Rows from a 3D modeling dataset
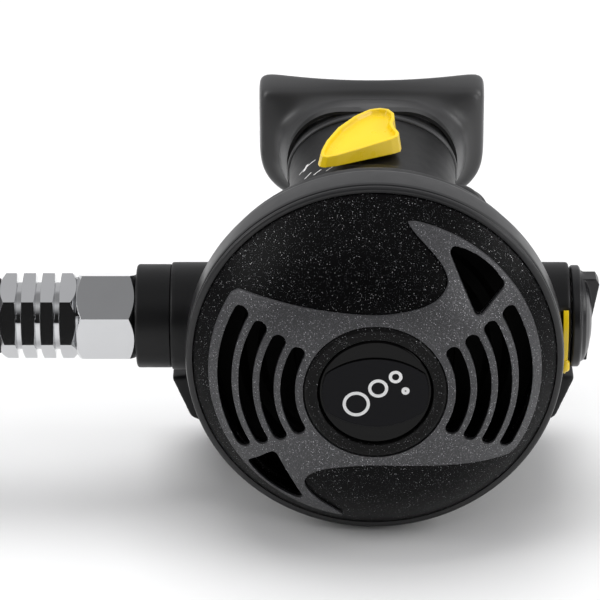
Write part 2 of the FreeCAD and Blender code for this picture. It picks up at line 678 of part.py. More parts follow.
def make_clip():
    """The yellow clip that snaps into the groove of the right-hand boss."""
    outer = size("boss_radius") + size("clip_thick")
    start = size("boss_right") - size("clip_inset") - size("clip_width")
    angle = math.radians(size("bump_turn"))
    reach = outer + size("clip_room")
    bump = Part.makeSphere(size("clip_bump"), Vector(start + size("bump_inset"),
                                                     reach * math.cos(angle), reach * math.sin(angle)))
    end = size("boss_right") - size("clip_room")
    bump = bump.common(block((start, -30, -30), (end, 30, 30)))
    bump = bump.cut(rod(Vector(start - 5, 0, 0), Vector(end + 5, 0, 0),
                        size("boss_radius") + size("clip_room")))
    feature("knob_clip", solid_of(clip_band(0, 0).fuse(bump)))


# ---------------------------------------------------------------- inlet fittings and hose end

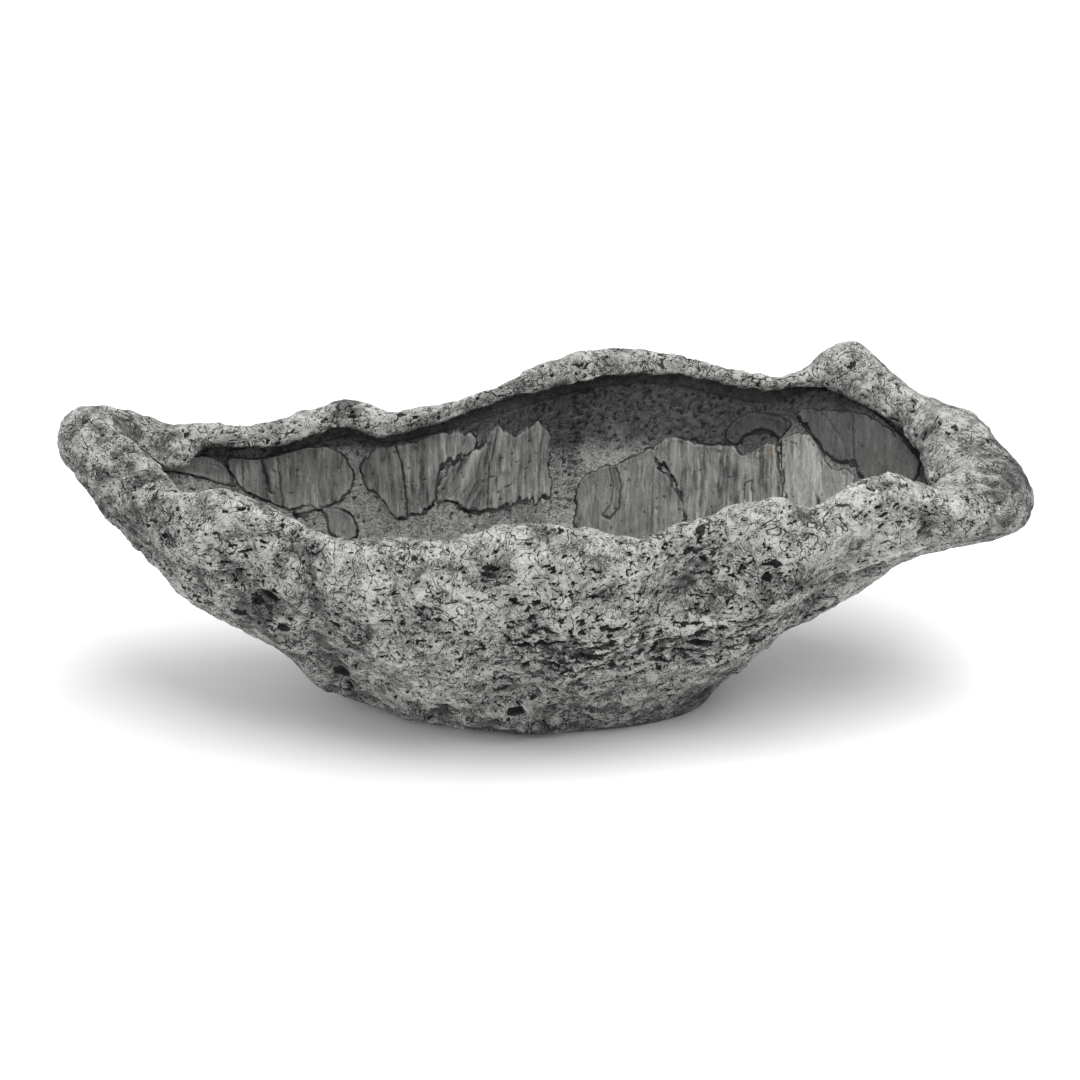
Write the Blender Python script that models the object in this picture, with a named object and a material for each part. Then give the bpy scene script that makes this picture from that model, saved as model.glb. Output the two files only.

## What you need to do
Write out every record verbatim.

## Full solution
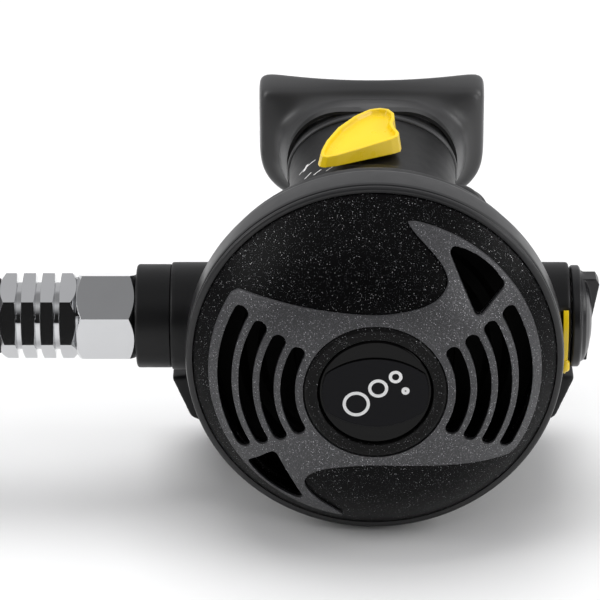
Write part 2 of the FreeCAD and Blender code for this picture. It picks up at line 678 of part.py. More parts follow.
def make_clip():
    """The yellow clip that snaps into the groove of the right-hand boss."""
    outer = size("boss_radius") + size("clip_thick")
    start = size("boss_right") - size("clip_inset") - size("clip_width")
    angle = math.radians(size("bump_turn"))
    reach = outer + size("clip_room")
    bump = Part.makeSphere(size("clip_bump"), Vector(start + size("bump_inset"),
                                                     reach * math.cos(angle), reach * math.sin(angle)))
    end = size("boss_right") - size("clip_room")
    bump = bump.common(block((start, -30, -30), (end, 30, 30)))
    bump = bump.cut(rod(Vector(start - 5, 0, 0), Vector(end + 5, 0, 0),
                        size("boss_radius") + size("clip_room")))
    feature("knob_clip", solid_of(clip_band(0, 0).fuse(bump)))


# ---------------------------------------------------------------- inlet fittings and hose end

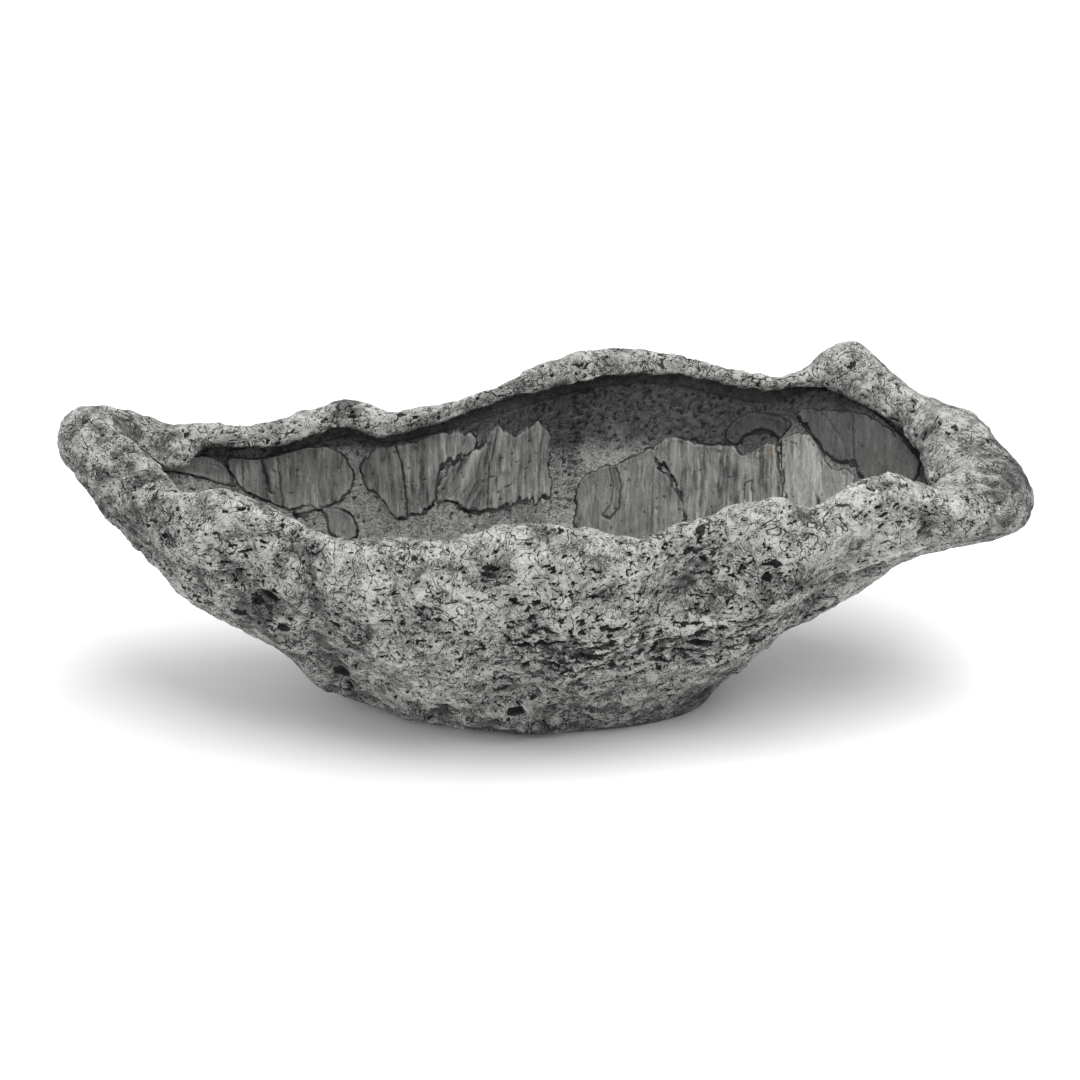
Write the Blender Python script that models the object in this picture, with a named object and a material for each part. Then give the bpy scene script that makes this picture from that model, saved as model.glb. Output the two files only.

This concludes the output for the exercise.